- INFORMATION SUPPLIED:
--- START ---
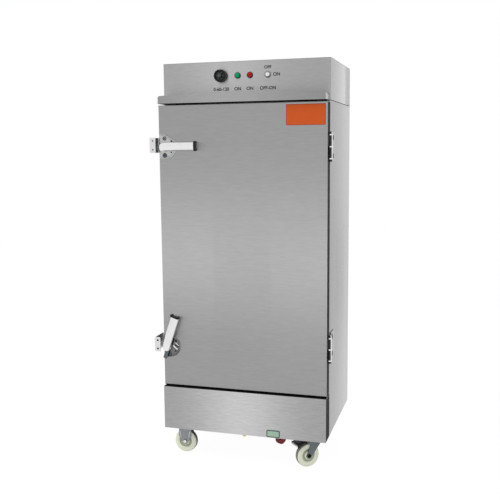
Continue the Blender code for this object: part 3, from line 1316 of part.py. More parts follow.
def swivel_fork():
    """Swivelling fork, its wheel trailing to -X: lower race, crown and two legs with pedal ears."""
    race_top = -FIT - CASTOR_PLATE - RACE_HEIGHT - RACE_GAP
    crown_top = race_top - RACE_HEIGHT
    crown_bottom = crown_top - CROWN_SHEET
    bore = KINGPIN_RADIUS + RUNNING_FIT
    race = turned([
        (bore, crown_top - CROWN_SHEET / 2), (RACE_RADIUS, crown_top - CROWN_SHEET / 2),
        (RACE_RADIUS, race_top - RACE_HEIGHT / 2), (RACE_RADIUS - SHEET, race_top), (bore, race_top),
    ], (0, 0, 0), "Z", COARSE)
    crown = box((-CROWN_FRONT, -FORK_OUTER, crown_bottom), (CROWN_FRONT, FORK_OUTER, crown_top))
    centre = (-SWIVEL_TRAIL, WHEEL_Z)
    tip = arc(centre, FORK_TIP_RADIUS, -math.pi * 0.9, -math.pi * 0.1, CORNER_STEPS * 2)
    pivot_z = -PEDAL_PIVOT_DROP
    outline = [
        (CROWN_FRONT, crown_bottom), (CROWN_FRONT, crown_top), (-CROWN_BACK, crown_top),
        (-CROWN_BACK, pivot_z - PEDAL_HUB_RADIUS), (-CROWN_FRONT, crown_bottom - FORK_TIP_RADIUS),
    ] + tip
    legs = []
    for side in (-1, 1):
        low, high = sorted((side * FORK_INNER, side * FORK_OUTER))
        legs.append(prism(outline, "Y", low, high))
    reach = FORK_OUTER + OVERRUN
    pivot = (-PEDAL_PIVOT_BACK, 0, pivot_z)
    pedal_holes = rod(PEDAL_PIN_RADIUS + RUNNING_FIT, -reach, reach, pivot, "Y", SMALL)
    kingpin = rod(bore, crown_bottom - OVERRUN, race_top + OVERRUN, (0, 0, 0), "Z")
    return without(joined(crown, race, *legs), kingpin, axle_holes(-SWIVEL_TRAIL), pedal_holes)


def wheel():
    """Castor wheel with dished sides and a hub, turned about Y."""
    half = WHEEL_WIDTH / 2
    web = half - WHEEL_DISH
    inner = WHEEL_RADIUS - WHEEL_RIM
    side = [
        (WHEEL_BORE, half), (WHEEL_HUB_RADIUS, half), (WHEEL_HUB_RADIUS + WHEEL_DISH / 2, web),
        (inner - WHEEL_DISH / 2, web), (inner, half), (WHEEL_RADIUS - WHEEL_TREAD_ROUND, half),
        (WHEEL_RADIUS, half - WHEEL_TREAD_ROUND),
    ]
    profile = side + [(radius, -along) for radius, along in reversed(side)]
    return turned(profile, (0, 0, 0), "Y", FINE)


def axle():
    reach = FORK_OUTER + FIT
    head = reach + AXLE_HEAD
    chamfer = AXLE_HEAD_RADIUS * 0.8
    return turned([
        (0, -head), (chamfer, -head), (AXLE_HEAD_RADIUS, -head + SHEET), (AXLE_HEAD_RADIUS, -reach),
        (AXLE_RADIUS, -reach), (AXLE_RADIUS, reach), (AXLE_HEAD_RADIUS, reach),
        (AXLE_HEAD_RADIUS, head - SHEET), (chamfer, head), (0, head),
    ], (0, 0, 0), "Y", SMALL)


def brake_pedal():
    """Brake pedal about its pivot, reaching back over the wheel, with its shoe below."""
    hub = rod(PEDAL_HUB_RADIUS, RUNNING_FIT - FORK_INNER, FORK_INNER - RUNNING_FIT, (0, 0, 0), "Y", SMALL)
    pin = rod(PEDAL_PIN_RADIUS, -FORK_OUTER, FORK_OUTER, (0, 0, 0), "Y", SMALL)
    reach = PEDAL_REACH - PEDAL_PIVOT_BACK
    half = PEDAL_SHEET / 2
    drop = PEDAL_SLOPE_DROP
    neck = box((-PEDAL_NECK - half, RUNNING_FIT - FORK_INNER, -half), (0, FORK_INNER - RUNNING_FIT, half))
    section = [
        (-PEDAL_NECK, half), (-PEDAL_NECK, -half),
        (-reach, -half - drop), (-reach - half, -PEDAL_LIP - drop),
        (-reach - PEDAL_SHEET, -PEDAL_LIP - drop), (-reach - PEDAL_SHEET, half - drop),
    ]
    outer = -reach - PEDAL_SHEET
    plan = filleted([
        (-PEDAL_NECK + OVERRUN, -PEDAL_WIDTH / 2, 0), (-PEDAL_NECK + OVERRUN, PEDAL_WIDTH / 2, 0),
        (outer, PEDAL_TIP_WIDTH / 2, PEDAL_TIP_CORNER), (outer, -PEDAL_TIP_WIDTH / 2, PEDAL_TIP_CORNER),
    ])
    taper = prism(plan, "Z", -PEDAL_LIP - drop - OVERRUN, half + OVERRUN)
    plate = combined(prism(section, "Y", -PEDAL_WIDTH / 2, PEDAL_WIDTH / 2), taper, "INTERSECT")
    shoe_half = WHEEL_WIDTH / 2 - WHEEL_TREAD_ROUND
    slope = drop * PEDAL_SHOE_BACK / reach
    shoe = box(
        (-PEDAL_SHOE_BACK - PEDAL_SHOE_LENGTH, -shoe_half, -slope - PEDAL_SHOE_DROP),
        (-PEDAL_SHOE_BACK, shoe_half, -slope),
    )
    return joined(hub, pin, neck, plate, shoe)


# Assembly
def build():
    clear_scene()
    steel = material("brushed_steel", (0.62, 0.62, 0.63), 0.35, 1.0)
    liner_steel = material("liner_steel", (0.60, 0.61, 0.62), 0.30, 1.0)
    cast_steel = material("cast_chrome", (0.75, 0.75, 0.76), 0.18, 1.0)
    zinc = material("zinc_plate", (0.40, 0.41, 0.42), 0.45, 1.0)
    brass = material("brass", (0.55, 0.40, 0.18), 0.35, 1.0)
    copper_sheath = material("heater_sheath", (0.35, 0.33, 0.32), 0.45, 1.0)
    foam = material("insulation_foam", (0.80, 0.72, 0.45), 0.90)
    silicone = material("gasket_silicone", (0.55, 0.56, 0.56), 0.60)
    black = material("black_plastic", (0.012, 0.012, 0.013), 0.38)
    green = material("green_lens", (0.02, 0.40, 0.15), 0.20)
    red = material("red_lens", (0.60, 0.02, 0.03), 0.20)
    wheel_red = material("handwheel_red", (0.22, 0.01, 0.015), 0.45)
    nylon = material("nylon", (0.72, 0.74, 0.62), 0.50)
    float_plastic = material("float_ball", (0.75, 0.76, 0.78), 0.40)

    cabinet = frame("cabinet_frame", (BODY_X, FRONT_Y, CASTOR_HEIGHT))
    part("outer_casing", outer_casing(), steel, cabinet)
    part("front_frame", front_frame(), steel, cabinet)
    part("inner_liner", inner_liner(), liner_steel, cabinet)
    part("wall_insulation", wall_insulation(), foam, cabinet)
    part("tray_rack_left", tray_rack(-1), liner_steel, cabinet)
    part("tray_rack_right", tray_rack(1), liner_steel, cabinet)
    part("steam_vent", steam_vent(), cast_steel, cabinet)
    part("control_housing", control_housing(), steel, cabinet)
    part("top_cover", top_cover(), steel, cabinet)
    part("visor", visor(), steel, cabinet)
    part("timer_body", timer_body(), black, cabinet)
    part("lamp_green", lamp(GREEN_LAMP_X), green, cabinet)
    part("lamp_red", lamp(RED_LAMP_X), red, cabinet)
    part("switch_body", switch_body(), cast_steel, cabinet)
    part("contactor", contactor(), black, cabinet)
    part("cable_gland", cable_gland(), black, cabinet)
    part("front_skirt", front_skirt(), steel, cabinet)
    part("base_frame", base_frame(), zinc, cabinet)
    part("water_tank", water_tank(), liner_steel, cabinet)
    part("heating_element", heating_element(), copper_sheath, cabinet)
    part("float_valve", float_valve(), brass, cabinet)
    part("overflow_pipe", overflow_pipe(), brass, cabinet)
    part("drain_valve", drain_valve(), brass, cabinet)

    float_axis = frame("float_axis", (FLOAT_X, FLOAT_PIVOT_Y, FLOAT_Z), cabinet)
    part("float_arm", float_arm(), float_plastic, float_axis)
    drain_axis = frame("drain_axis", (DRAIN_X, HANDWHEEL_Y, DRAIN_Z), cabinet)
    part("drain_handwheel", drain_handwheel(), wheel_red, drain_axis)
    timer_axis = frame("timer_axis", (TIMER_X, 0, PANEL_Z), cabinet)
    part("timer_knob", timer_knob(), black, timer_axis)
    switch_axis = frame("switch_axis", (SWITCH_X, 0, PANEL_Z), cabinet)
    part("switch_rotor", switch_rotor(), cast_steel, switch_axis)

    hinge = (HINGE_X, -HINGE_AXIS_FORWARD, 0)
    part("door_skin", door_skin(), steel, cabinet, hinge)
    part("door_inner_panel", door_inner_panel(), liner_steel, cabinet, hinge)
    part("door_insulation", door_insulation(), foam, cabinet, hinge)
    part("door_gasket", door_gasket(), silicone, cabinet, hinge)
    for level, hinge_z, latch_z, open_angle in (
        ("upper", HINGE_UPPER_Z, LATCH_UPPER_Z, 0),
        ("lower", HINGE_LOWER_Z, LATCH_LOWER_Z, LATCH_LOWER_OPEN),
    ):
        part(f"{level}_hinge_body_leaf", hinge_body_leaf(hinge_z), cast_steel, cabinet)
        part(f"{level}_hinge_door_leaf", hinge_door_leaf(hinge_z), cast_steel, cabinet, hinge)
        part(f"{level}_latch_base", latch_base(latch_z), cast_steel, cabinet, hinge)
        part(f"{level}_keeper", keeper(latch_z), cast_steel, cabinet)
        pivot = frame(f"{level}_latch_pivot", (LATCH_X, 0, latch_z), cabinet, (0, -open_angle, 0))
        part(f"{level}_latch_lever", latch_lever(), cast_steel, pivot)
        part(f"{level}_latch_cap", latch_cap(), black, pivot)

    for row, y, turn in (
        ("front", CASTOR_FRONT_Y, SWIVEL_TURN_FRONT),
        ("rear", CASTOR_BACK_Y, SWIVEL_TURN_BACK),
    ):
        rigid = frame(f"castor_{row}_left", (-CASTOR_X, y, 0), cabinet)
        part(f"castor_{row}_left_fork", rigid_fork(), zinc, rigid)
        part(f"castor_{row}_left_axle", axle(), zinc, frame(f"axle_{row}_left", (0, 0, WHEEL_Z), rigid))
        part(f"castor_{row}_left_wheel", wheel(), nylon, frame(f"hub_{row}_left", (0, 0, WHEEL_Z), rigid))
        fixed = frame(f"castor_{row}_right", (CASTOR_X, y, 0), cabinet)
        part(f"castor_{row}_right_plate", swivel_plate(), zinc, fixed)
        swivel = frame(f"castor_{row}_right_swivel", (0, 0, 0), fixed, (0, 0, turn))
        part(f"castor_{row}_right_fork", swivel_fork(), zinc, swivel)
        at = (-SWIVEL_TRAIL, 0, WHEEL_Z)
        part(f"castor_{row}_right_axle", axle(), zinc, frame(f"axle_{row}_right", at, swivel))
        part(f"castor_{row}_right_wheel", wheel(), nylon, frame(f"hub_{row}_right", at, swivel))
        at = (-PEDAL_PIVOT_BACK, 0, -PEDAL_PIVOT_DROP)
        part(f"castor_{row}_right_pedal", brake_pedal(), black, frame(f"pedal_{row}_right", at, swivel))


build()
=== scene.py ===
"""Looks, lights and camera of the rice steamer cabinet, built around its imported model."""
import json
import math

import bmesh
import bpy
from mathutils import Matrix, Vector

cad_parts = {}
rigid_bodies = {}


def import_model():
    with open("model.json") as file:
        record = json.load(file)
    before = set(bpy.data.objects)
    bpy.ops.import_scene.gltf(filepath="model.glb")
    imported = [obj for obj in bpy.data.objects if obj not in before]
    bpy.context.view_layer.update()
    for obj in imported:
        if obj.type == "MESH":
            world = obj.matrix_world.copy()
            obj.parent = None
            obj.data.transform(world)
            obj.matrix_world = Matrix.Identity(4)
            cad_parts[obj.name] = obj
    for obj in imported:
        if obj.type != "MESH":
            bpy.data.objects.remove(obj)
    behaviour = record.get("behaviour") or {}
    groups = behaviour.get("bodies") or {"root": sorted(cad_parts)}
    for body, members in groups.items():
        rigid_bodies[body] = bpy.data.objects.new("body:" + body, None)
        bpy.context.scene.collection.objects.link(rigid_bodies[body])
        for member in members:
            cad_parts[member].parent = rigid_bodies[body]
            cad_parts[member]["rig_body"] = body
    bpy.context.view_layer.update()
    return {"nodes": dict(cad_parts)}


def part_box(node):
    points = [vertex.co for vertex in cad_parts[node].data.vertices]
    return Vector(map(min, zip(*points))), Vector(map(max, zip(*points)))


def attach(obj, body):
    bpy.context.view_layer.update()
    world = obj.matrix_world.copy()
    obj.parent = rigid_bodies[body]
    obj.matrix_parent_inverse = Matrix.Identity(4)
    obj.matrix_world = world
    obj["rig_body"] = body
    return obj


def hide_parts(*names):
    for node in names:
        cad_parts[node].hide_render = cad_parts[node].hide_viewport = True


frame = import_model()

nodes = frame["nodes"]
scene = bpy.context.scene

# The cabinet frame: X from the body's middle, Y back from its front plane, Z up from its bottom edge
casing_low, casing_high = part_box("outer_casing")
ORIGIN = Vector(((casing_low.x + casing_high.x) / 2, casing_low.y, casing_low.z))
HALF_WIDTH = (casing_high.x - casing_low.x) / 2
BODY_DEPTH = casing_high.y - casing_low.y
FIT = 0.0003
DOOR_FRONT = -0.0624
DOOR_BOTTOM = 0.1887
DOOR_TOP = 1.3601
SKIRT_FRONT = -0.0767
SKIRT_TOP = 0.1826
BODY_HEIGHT = 1.369
VISOR_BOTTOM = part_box("visor")[0].z - ORIGIN.z
PANEL_Z = 1.4745
DIAL_X = -0.0985
LAMPS = {"green": -0.0285, "red": 0.0230}
SWITCH_X = 0.0970
HINGE_X = HALF_WIDTH + 0.0092
HINGE_Y = -0.047
HINGE_LEVELS = {"upper": 1.187, "lower": 0.3815}
LATCH_X = -0.326
LATCH_LEVELS = {"upper": (1.187, 0.0), "lower": (0.3525, math.radians(71))}
LATCH_SEAT = DOOR_FRONT - FIT


# Shapes
def arc(centre, radius, start, end, steps):
    """Points on a circular arc, both ends included."""
    points = []
    for i in range(steps + 1):
        angle = start + (end - start) * i / steps
        points.append((centre[0] + radius * math.cos(angle), centre[1] + radius * math.sin(angle)))
    return points


def filleted(corners, steps=5):
    """Closed outline through (x, y, radius) corners, each rounded by its radius."""
    points = []
    count = len(corners)
    for i, (x, y, radius) in enumerate(corners):
        here = Vector((x, y))
        if radius <= 0:
            points.append((x, y))
            continue
        before = (Vector(corners[i - 1][:2]) - here).normalized()
        after = (Vector(corners[(i + 1) % count][:2]) - here).normalized()
        half = before.angle(after) / 2
        centre = here + (before + after).normalized() * (radius / math.sin(half))
        first = here + before * (radius / math.tan(half)) - centre
        last = here + after * (radius / math.tan(half)) - centre
        turn = math.atan2(first.x * last.y - first.y * last.x, first.dot(last))
        angle = math.atan2(first.y, first.x)
        points += arc(centre, radius, angle, angle + turn, steps)
    return points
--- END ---
- TASK:
Go through the data above and find the lines with the word "Identity". Copy each of those lines.

- OUTPUT:
            obj.matrix_world = Matrix.Identity(4)
    obj.matrix_parent_inverse = Matrix.Identity(4)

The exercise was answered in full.